◆ YOUR INSTRUCTIONS ◆
Return the complete listing that follows, with each line reproduced exactly.

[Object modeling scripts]
########################################

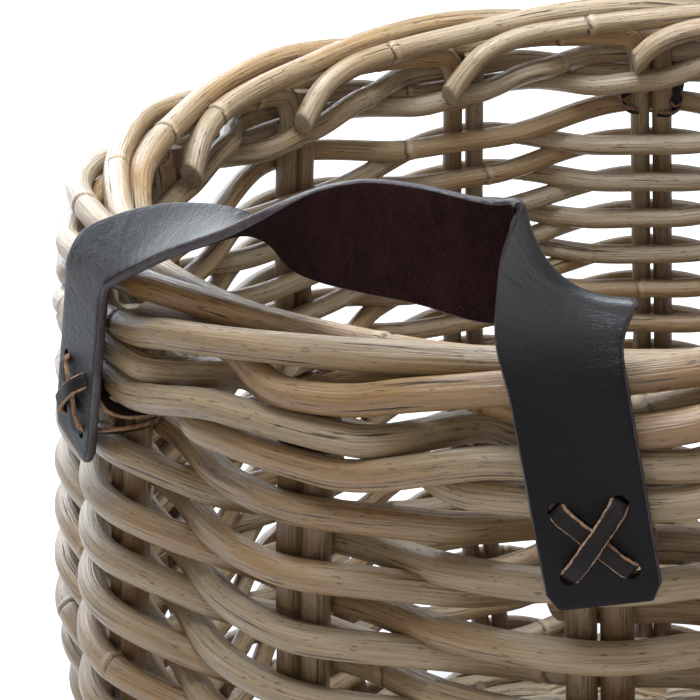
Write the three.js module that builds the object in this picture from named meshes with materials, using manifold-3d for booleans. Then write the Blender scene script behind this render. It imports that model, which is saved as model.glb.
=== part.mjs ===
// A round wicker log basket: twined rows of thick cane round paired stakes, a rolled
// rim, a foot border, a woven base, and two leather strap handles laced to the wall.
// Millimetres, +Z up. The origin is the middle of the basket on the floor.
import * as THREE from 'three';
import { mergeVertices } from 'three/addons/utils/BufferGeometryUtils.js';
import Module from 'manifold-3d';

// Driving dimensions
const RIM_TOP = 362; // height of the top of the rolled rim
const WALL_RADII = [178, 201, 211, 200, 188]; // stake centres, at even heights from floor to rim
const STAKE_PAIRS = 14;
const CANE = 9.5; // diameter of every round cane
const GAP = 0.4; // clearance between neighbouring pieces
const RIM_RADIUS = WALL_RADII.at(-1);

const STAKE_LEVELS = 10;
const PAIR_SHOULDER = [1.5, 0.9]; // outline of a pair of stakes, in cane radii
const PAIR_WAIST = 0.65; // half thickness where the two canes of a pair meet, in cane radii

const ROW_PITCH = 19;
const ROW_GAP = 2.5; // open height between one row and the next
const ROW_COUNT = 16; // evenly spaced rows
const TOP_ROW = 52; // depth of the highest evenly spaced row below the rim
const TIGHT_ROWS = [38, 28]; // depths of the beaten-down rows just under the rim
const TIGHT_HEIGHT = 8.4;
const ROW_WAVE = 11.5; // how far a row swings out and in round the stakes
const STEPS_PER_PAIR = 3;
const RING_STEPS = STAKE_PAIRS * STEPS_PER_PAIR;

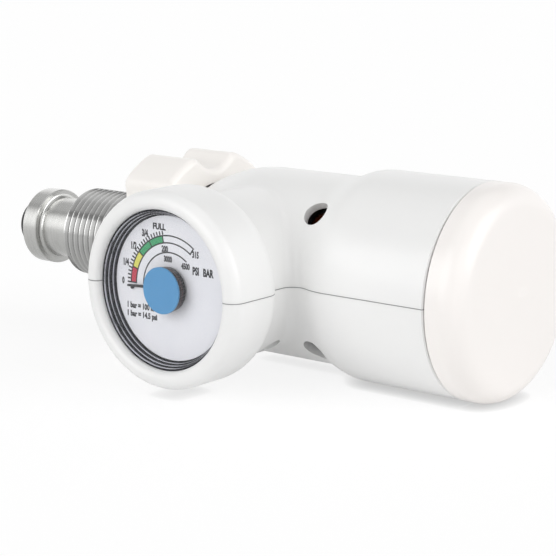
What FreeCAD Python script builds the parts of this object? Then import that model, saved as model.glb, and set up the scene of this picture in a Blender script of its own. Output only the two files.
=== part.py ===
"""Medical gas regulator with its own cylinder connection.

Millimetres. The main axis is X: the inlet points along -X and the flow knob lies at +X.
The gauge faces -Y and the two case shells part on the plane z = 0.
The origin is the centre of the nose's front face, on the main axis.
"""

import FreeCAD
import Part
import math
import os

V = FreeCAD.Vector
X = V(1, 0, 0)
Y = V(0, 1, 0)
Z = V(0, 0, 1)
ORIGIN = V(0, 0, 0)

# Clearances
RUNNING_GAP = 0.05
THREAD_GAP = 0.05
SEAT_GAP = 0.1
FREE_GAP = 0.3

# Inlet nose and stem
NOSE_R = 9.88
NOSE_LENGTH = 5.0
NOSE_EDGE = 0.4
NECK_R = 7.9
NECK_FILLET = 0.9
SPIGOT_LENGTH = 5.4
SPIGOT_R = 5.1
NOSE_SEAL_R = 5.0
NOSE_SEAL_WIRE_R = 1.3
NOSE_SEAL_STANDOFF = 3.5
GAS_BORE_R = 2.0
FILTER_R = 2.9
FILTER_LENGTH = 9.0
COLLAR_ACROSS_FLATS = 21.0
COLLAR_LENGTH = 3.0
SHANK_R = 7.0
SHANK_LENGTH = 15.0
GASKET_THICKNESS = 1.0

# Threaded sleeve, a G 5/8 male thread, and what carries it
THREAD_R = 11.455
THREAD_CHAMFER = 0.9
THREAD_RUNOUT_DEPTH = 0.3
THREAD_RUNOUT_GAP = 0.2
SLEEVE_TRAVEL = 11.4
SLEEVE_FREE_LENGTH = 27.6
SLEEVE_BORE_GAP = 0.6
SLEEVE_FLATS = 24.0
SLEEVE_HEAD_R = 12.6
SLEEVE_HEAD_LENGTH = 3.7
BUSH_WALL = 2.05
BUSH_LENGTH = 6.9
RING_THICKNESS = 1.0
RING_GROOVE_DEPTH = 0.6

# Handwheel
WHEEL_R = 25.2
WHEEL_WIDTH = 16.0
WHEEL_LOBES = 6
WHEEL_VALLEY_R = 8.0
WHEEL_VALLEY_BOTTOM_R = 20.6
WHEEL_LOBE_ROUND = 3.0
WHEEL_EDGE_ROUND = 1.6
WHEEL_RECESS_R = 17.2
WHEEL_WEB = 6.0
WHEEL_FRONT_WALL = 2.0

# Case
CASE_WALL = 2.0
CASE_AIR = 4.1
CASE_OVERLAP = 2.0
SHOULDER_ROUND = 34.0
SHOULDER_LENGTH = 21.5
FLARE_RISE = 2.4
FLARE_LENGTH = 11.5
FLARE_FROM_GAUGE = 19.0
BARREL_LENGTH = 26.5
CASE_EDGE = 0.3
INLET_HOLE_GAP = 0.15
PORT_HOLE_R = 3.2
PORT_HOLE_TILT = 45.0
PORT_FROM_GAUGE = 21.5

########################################

◆ ANSWER TO THIS PROBLEM ◆
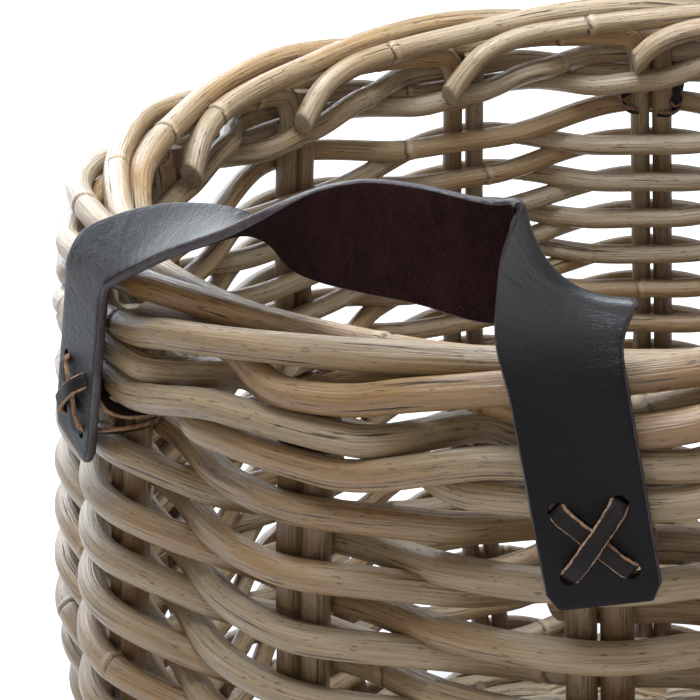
Write the three.js module that builds the object in this picture from named meshes with materials, using manifold-3d for booleans. Then write the Blender scene script behind this render. It imports that model, which is saved as model.glb.
=== part.mjs ===
// A round wicker log basket: twined rows of thick cane round paired stakes, a rolled
// rim, a foot border, a woven base, and two leather strap handles laced to the wall.
// Millimetres, +Z up. The origin is the middle of the basket on the floor.
import * as THREE from 'three';
import { mergeVertices } from 'three/addons/utils/BufferGeometryUtils.js';
import Module from 'manifold-3d';

// Driving dimensions
const RIM_TOP = 362; // height of the top of the rolled rim
const WALL_RADII = [178, 201, 211, 200, 188]; // stake centres, at even heights from floor to rim
const STAKE_PAIRS = 14;
const CANE = 9.5; // diameter of every round cane
const GAP = 0.4; // clearance between neighbouring pieces
const RIM_RADIUS = WALL_RADII.at(-1);

const STAKE_LEVELS = 10;
const PAIR_SHOULDER = [1.5, 0.9]; // outline of a pair of stakes, in cane radii
const PAIR_WAIST = 0.65; // half thickness where the two canes of a pair meet, in cane radii

const ROW_PITCH = 19;
const ROW_GAP = 2.5; // open height between one row and the next
const ROW_COUNT = 16; // evenly spaced rows
const TOP_ROW = 52; // depth of the highest evenly spaced row below the rim
const TIGHT_ROWS = [38, 28]; // depths of the beaten-down rows just under the rim
const TIGHT_HEIGHT = 8.4;
const ROW_WAVE = 11.5; // how far a row swings out and in round the stakes
const STEPS_PER_PAIR = 3;
const RING_STEPS = STAKE_PAIRS * STEPS_PER_PAIR;

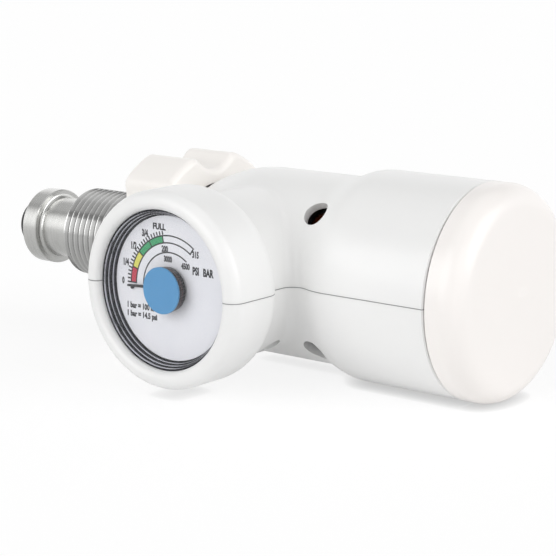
What FreeCAD Python script builds the parts of this object? Then import that model, saved as model.glb, and set up the scene of this picture in a Blender script of its own. Output only the two files.
=== part.py ===
"""Medical gas regulator with its own cylinder connection.

Millimetres. The main axis is X: the inlet points along -X and the flow knob lies at +X.
The gauge faces -Y and the two case shells part on the plane z = 0.
The origin is the centre of the nose's front face, on the main axis.
"""

import FreeCAD
import Part
import math
import os

V = FreeCAD.Vector
X = V(1, 0, 0)
Y = V(0, 1, 0)
Z = V(0, 0, 1)
ORIGIN = V(0, 0, 0)

# Clearances
RUNNING_GAP = 0.05
THREAD_GAP = 0.05
SEAT_GAP = 0.1
FREE_GAP = 0.3

# Inlet nose and stem
NOSE_R = 9.88
NOSE_LENGTH = 5.0
NOSE_EDGE = 0.4
NECK_R = 7.9
NECK_FILLET = 0.9
SPIGOT_LENGTH = 5.4
SPIGOT_R = 5.1
NOSE_SEAL_R = 5.0
NOSE_SEAL_WIRE_R = 1.3
NOSE_SEAL_STANDOFF = 3.5
GAS_BORE_R = 2.0
FILTER_R = 2.9
FILTER_LENGTH = 9.0
COLLAR_ACROSS_FLATS = 21.0
COLLAR_LENGTH = 3.0
SHANK_R = 7.0
SHANK_LENGTH = 15.0
GASKET_THICKNESS = 1.0

# Threaded sleeve, a G 5/8 male thread, and what carries it
THREAD_R = 11.455
THREAD_CHAMFER = 0.9
THREAD_RUNOUT_DEPTH = 0.3
THREAD_RUNOUT_GAP = 0.2
SLEEVE_TRAVEL = 11.4
SLEEVE_FREE_LENGTH = 27.6
SLEEVE_BORE_GAP = 0.6
SLEEVE_FLATS = 24.0
SLEEVE_HEAD_R = 12.6
SLEEVE_HEAD_LENGTH = 3.7
BUSH_WALL = 2.05
BUSH_LENGTH = 6.9
RING_THICKNESS = 1.0
RING_GROOVE_DEPTH = 0.6

# Handwheel
WHEEL_R = 25.2
WHEEL_WIDTH = 16.0
WHEEL_LOBES = 6
WHEEL_VALLEY_R = 8.0
WHEEL_VALLEY_BOTTOM_R = 20.6
WHEEL_LOBE_ROUND = 3.0
WHEEL_EDGE_ROUND = 1.6
WHEEL_RECESS_R = 17.2
WHEEL_WEB = 6.0
WHEEL_FRONT_WALL = 2.0

# Case
CASE_WALL = 2.0
CASE_AIR = 4.1
CASE_OVERLAP = 2.0
SHOULDER_ROUND = 34.0
SHOULDER_LENGTH = 21.5
FLARE_RISE = 2.4
FLARE_LENGTH = 11.5
FLARE_FROM_GAUGE = 19.0
BARREL_LENGTH = 26.5
CASE_EDGE = 0.3
INLET_HOLE_GAP = 0.15
PORT_HOLE_R = 3.2
PORT_HOLE_TILT = 45.0
PORT_FROM_GAUGE = 21.5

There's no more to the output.